## Stated problem
Return the first line, the line containing "bore_relief = 0.5", and every line between them, exactly as they stand.
BEGIN Extracted data
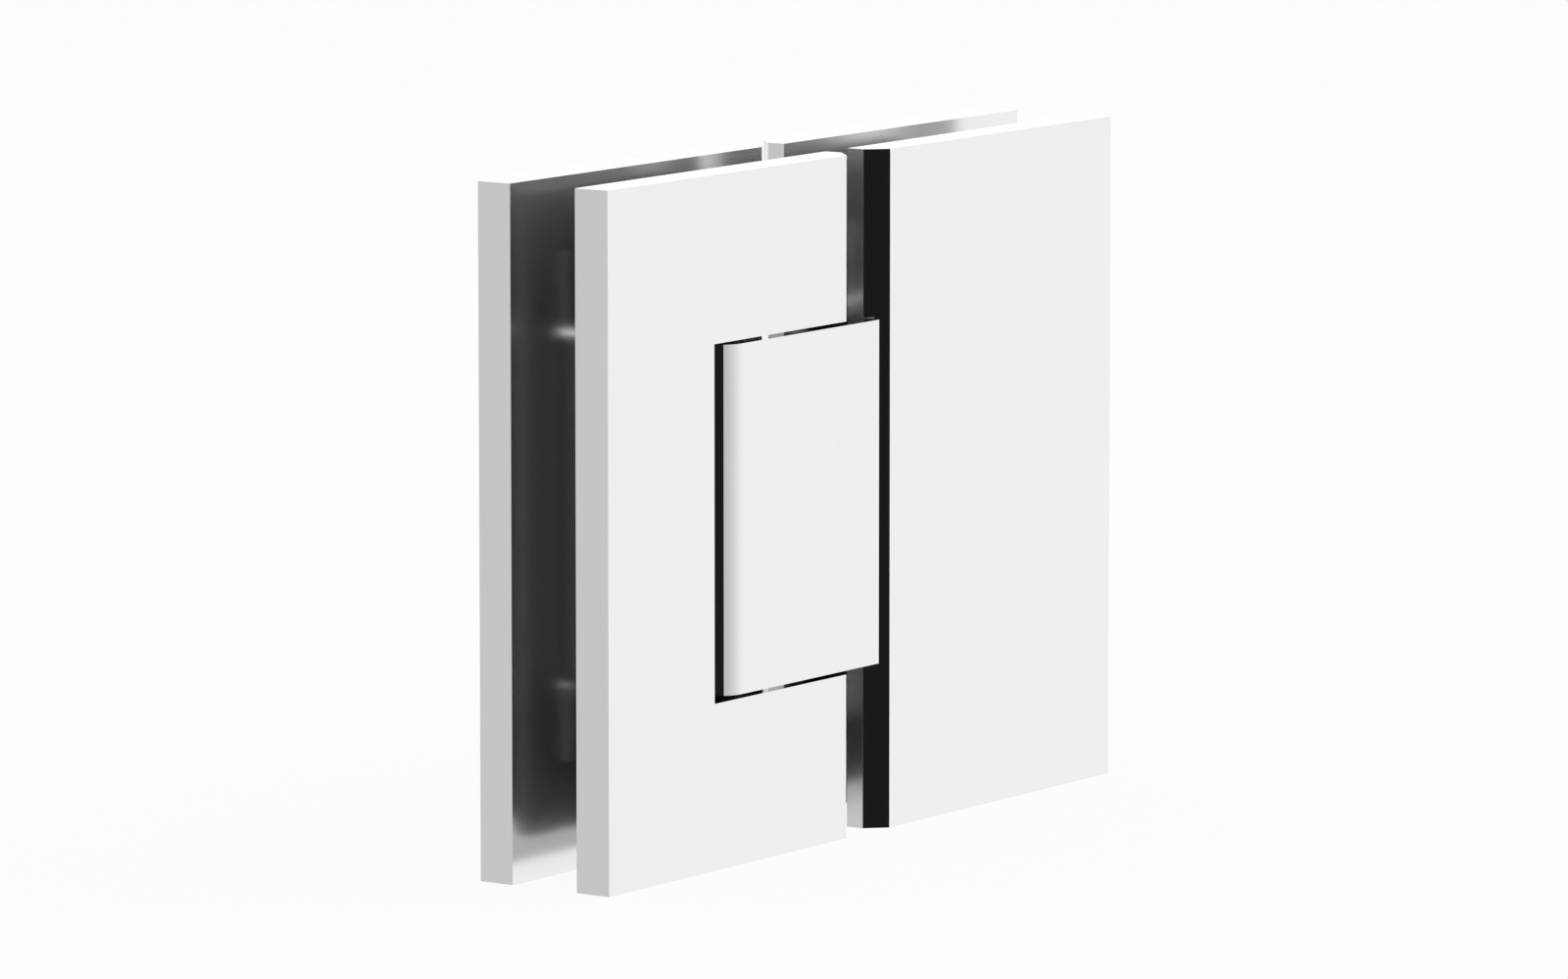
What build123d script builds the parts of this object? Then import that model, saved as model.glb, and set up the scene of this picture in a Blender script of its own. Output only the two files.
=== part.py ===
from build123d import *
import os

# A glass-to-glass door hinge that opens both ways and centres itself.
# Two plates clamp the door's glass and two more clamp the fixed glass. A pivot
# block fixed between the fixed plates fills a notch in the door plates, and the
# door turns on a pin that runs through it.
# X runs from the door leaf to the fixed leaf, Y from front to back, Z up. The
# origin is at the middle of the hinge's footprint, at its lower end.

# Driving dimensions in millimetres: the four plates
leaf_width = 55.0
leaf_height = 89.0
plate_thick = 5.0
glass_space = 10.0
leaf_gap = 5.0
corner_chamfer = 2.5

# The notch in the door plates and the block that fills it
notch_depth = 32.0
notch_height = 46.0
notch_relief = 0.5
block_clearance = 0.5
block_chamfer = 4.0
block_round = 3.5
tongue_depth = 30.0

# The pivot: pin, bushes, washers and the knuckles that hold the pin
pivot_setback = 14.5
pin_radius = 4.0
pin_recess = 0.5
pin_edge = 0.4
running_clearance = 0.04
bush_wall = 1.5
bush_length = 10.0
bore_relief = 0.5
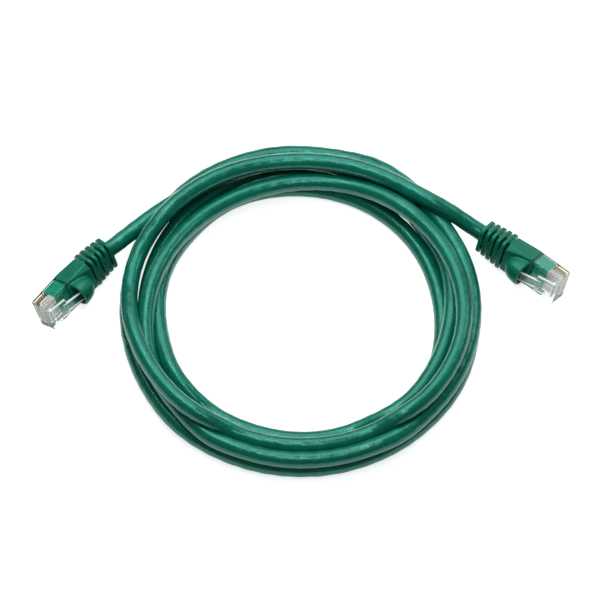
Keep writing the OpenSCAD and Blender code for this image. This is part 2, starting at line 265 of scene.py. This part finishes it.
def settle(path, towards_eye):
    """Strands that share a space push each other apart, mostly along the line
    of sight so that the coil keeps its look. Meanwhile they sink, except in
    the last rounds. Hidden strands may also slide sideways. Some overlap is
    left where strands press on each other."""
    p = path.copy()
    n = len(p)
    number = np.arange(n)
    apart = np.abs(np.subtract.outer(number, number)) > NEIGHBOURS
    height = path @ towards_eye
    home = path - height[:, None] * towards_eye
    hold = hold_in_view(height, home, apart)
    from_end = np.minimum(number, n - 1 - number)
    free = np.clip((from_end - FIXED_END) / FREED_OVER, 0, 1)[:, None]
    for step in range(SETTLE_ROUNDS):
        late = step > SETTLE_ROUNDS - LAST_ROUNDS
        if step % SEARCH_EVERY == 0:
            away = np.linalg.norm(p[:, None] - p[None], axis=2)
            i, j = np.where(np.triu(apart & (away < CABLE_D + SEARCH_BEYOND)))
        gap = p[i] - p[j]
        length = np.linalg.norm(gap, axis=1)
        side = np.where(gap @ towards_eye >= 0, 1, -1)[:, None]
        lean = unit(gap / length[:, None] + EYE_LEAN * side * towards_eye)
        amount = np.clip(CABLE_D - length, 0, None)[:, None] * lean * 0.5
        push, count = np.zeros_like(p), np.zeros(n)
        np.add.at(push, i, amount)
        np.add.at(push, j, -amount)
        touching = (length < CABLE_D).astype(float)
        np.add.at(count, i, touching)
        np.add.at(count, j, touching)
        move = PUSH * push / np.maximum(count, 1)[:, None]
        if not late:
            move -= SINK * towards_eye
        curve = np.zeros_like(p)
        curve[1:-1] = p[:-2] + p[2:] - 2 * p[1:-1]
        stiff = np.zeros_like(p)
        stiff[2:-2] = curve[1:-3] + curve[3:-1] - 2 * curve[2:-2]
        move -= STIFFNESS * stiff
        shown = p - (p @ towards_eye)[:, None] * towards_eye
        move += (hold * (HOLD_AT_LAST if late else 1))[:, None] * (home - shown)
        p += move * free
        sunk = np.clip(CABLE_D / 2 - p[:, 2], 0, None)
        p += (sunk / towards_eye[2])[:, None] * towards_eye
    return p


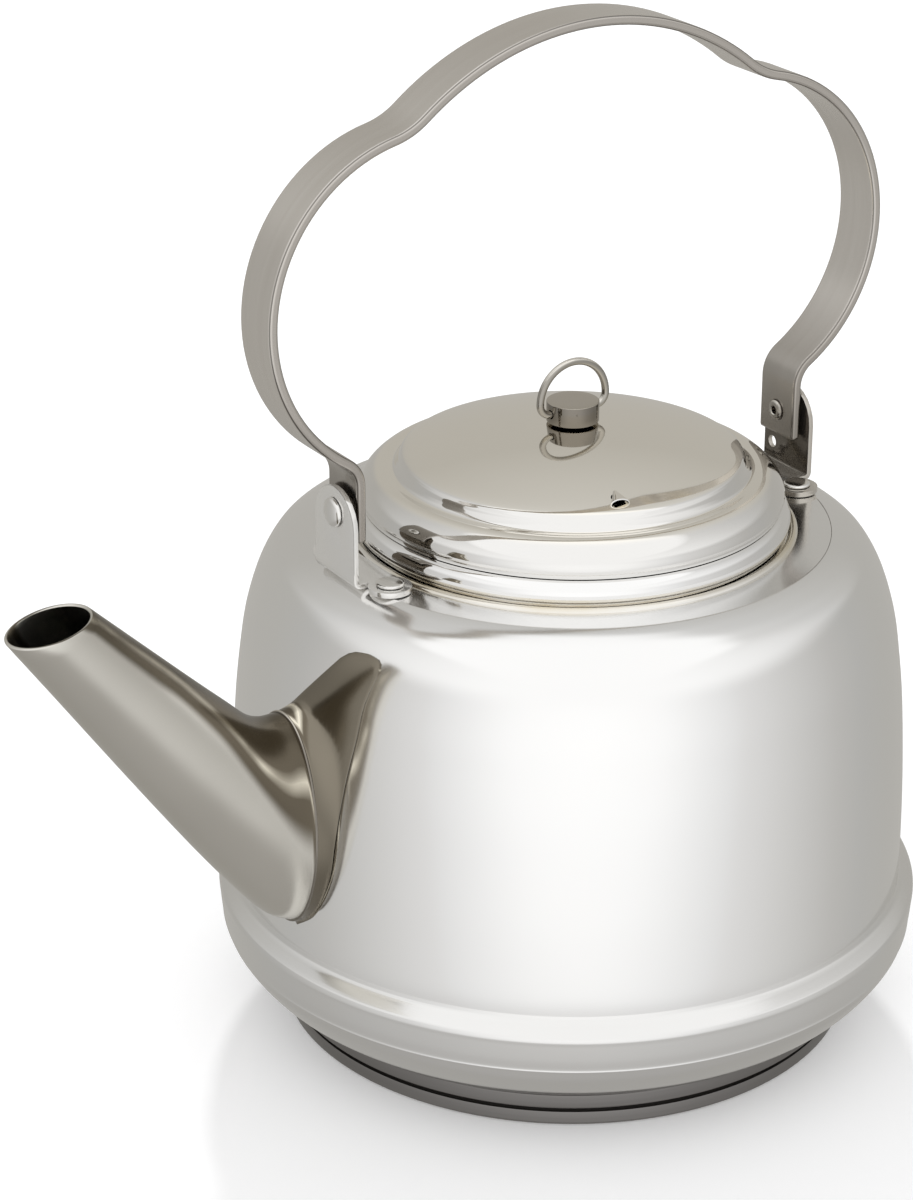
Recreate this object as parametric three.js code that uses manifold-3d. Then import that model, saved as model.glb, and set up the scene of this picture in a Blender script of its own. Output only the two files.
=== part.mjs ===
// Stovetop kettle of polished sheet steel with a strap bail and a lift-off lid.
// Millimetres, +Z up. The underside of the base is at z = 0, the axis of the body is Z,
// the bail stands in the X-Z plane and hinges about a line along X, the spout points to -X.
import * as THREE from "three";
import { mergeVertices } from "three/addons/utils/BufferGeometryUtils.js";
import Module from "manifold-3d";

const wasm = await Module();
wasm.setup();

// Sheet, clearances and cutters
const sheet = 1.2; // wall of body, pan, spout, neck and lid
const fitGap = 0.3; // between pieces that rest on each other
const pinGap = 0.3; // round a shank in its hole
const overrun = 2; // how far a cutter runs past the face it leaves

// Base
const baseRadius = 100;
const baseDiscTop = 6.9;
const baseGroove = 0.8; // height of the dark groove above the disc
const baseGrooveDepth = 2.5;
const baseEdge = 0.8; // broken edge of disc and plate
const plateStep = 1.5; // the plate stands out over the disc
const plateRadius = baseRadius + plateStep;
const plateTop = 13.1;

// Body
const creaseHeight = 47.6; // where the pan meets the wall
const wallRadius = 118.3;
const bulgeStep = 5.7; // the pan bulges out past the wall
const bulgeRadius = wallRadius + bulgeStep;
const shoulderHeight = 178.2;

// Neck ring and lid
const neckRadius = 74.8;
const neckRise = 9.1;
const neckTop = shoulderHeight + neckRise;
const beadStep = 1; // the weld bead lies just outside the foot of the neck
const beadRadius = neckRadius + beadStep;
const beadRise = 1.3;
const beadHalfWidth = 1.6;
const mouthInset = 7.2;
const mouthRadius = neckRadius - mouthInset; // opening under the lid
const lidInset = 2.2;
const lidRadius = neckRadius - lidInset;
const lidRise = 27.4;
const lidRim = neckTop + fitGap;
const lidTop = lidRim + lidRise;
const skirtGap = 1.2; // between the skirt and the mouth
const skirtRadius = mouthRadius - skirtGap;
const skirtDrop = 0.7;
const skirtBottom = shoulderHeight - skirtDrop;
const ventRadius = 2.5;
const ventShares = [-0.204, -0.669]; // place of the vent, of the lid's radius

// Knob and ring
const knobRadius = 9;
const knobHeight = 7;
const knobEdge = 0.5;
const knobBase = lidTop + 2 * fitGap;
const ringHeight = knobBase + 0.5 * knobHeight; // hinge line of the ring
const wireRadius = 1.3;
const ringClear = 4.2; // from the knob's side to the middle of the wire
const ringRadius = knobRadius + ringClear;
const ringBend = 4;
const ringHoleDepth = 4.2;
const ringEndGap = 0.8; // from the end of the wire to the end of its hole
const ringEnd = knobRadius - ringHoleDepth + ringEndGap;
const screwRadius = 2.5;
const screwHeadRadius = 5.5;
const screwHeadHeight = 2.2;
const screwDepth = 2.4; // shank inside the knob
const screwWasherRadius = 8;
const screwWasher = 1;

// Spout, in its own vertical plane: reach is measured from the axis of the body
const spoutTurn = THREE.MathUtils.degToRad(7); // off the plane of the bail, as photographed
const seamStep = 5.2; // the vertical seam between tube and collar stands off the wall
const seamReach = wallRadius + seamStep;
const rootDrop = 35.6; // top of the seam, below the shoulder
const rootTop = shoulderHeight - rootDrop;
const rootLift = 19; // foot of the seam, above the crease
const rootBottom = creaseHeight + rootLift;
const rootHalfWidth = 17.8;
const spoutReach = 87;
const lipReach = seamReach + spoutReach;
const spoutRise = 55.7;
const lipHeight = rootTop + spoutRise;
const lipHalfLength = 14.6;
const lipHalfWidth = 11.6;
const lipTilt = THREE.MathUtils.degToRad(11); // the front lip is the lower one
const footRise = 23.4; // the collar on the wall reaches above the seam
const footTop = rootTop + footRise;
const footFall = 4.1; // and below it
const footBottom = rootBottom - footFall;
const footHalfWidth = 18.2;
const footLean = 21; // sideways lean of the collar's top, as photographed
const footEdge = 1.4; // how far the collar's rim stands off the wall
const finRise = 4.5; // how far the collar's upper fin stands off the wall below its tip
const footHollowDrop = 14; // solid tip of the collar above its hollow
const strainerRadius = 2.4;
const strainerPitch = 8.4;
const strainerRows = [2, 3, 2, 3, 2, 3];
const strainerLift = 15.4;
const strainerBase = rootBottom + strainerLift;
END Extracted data
## Solution
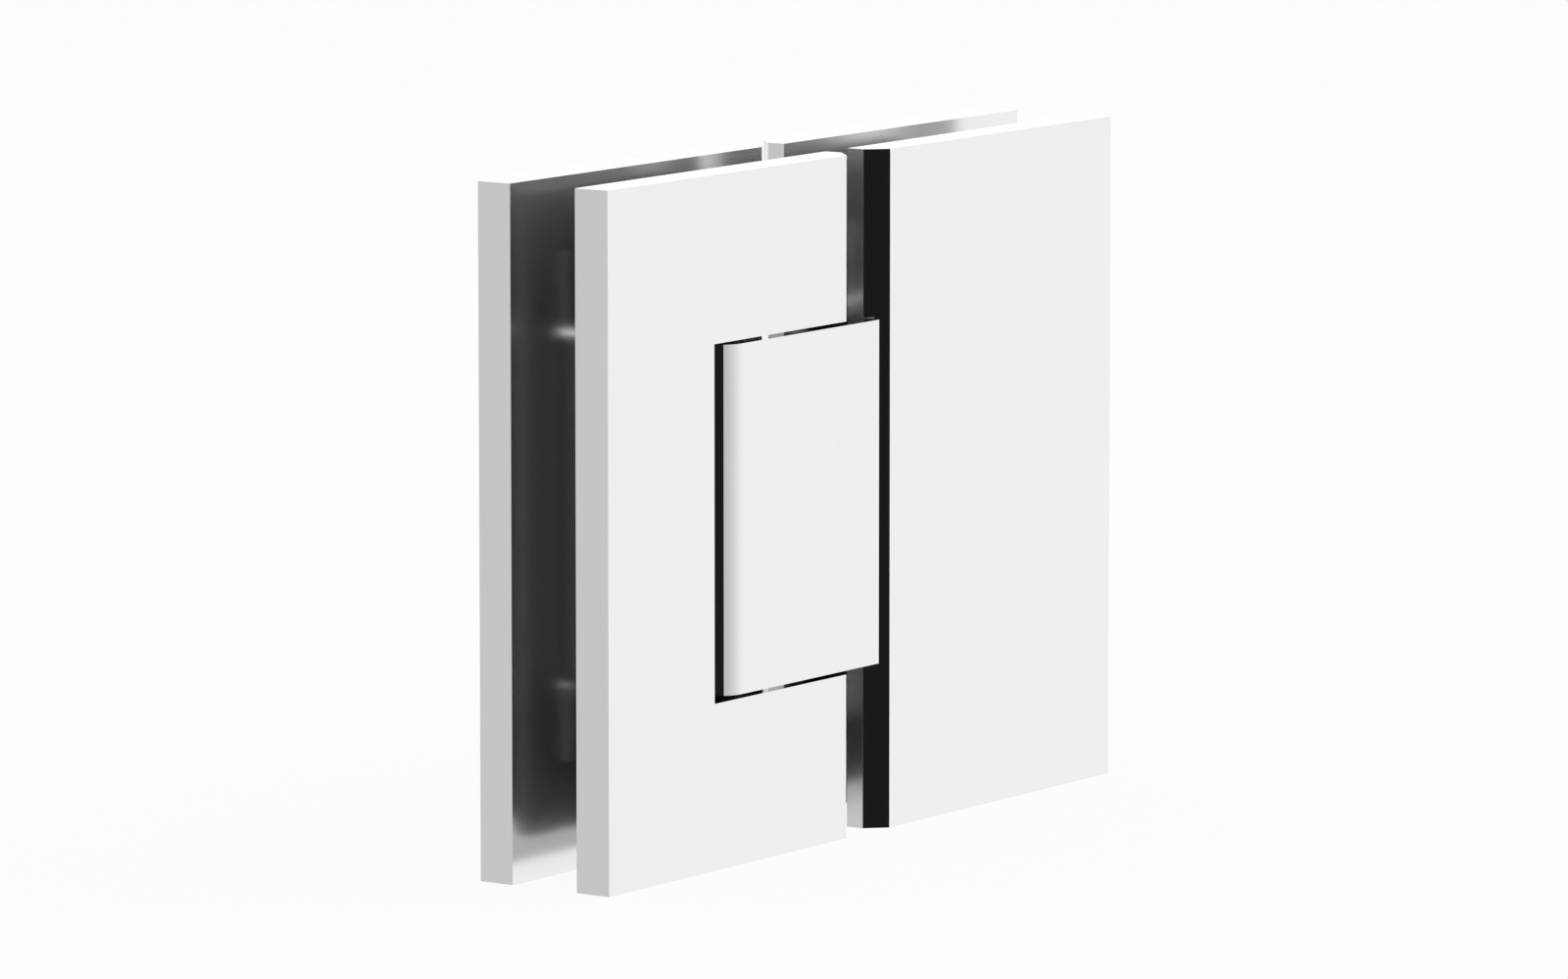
What build123d script builds the parts of this object? Then import that model, saved as model.glb, and set up the scene of this picture in a Blender script of its own. Output only the two files.
=== part.py ===
from build123d import *
import os

# A glass-to-glass door hinge that opens both ways and centres itself.
# Two plates clamp the door's glass and two more clamp the fixed glass. A pivot
# block fixed between the fixed plates fills a notch in the door plates, and the
# door turns on a pin that runs through it.
# X runs from the door leaf to the fixed leaf, Y from front to back, Z up. The
# origin is at the middle of the hinge's footprint, at its lower end.

# Driving dimensions in millimetres: the four plates
leaf_width = 55.0
leaf_height = 89.0
plate_thick = 5.0
glass_space = 10.0
leaf_gap = 5.0
corner_chamfer = 2.5

# The notch in the door plates and the block that fills it
notch_depth = 32.0
notch_height = 46.0
notch_relief = 0.5
block_clearance = 0.5
block_chamfer = 4.0
block_round = 3.5
tongue_depth = 30.0

# The pivot: pin, bushes, washers and the knuckles that hold the pin
pivot_setback = 14.5
pin_radius = 4.0
pin_recess = 0.5
pin_edge = 0.4
running_clearance = 0.04
bush_wall = 1.5
bush_length = 10.0
bore_relief = 0.5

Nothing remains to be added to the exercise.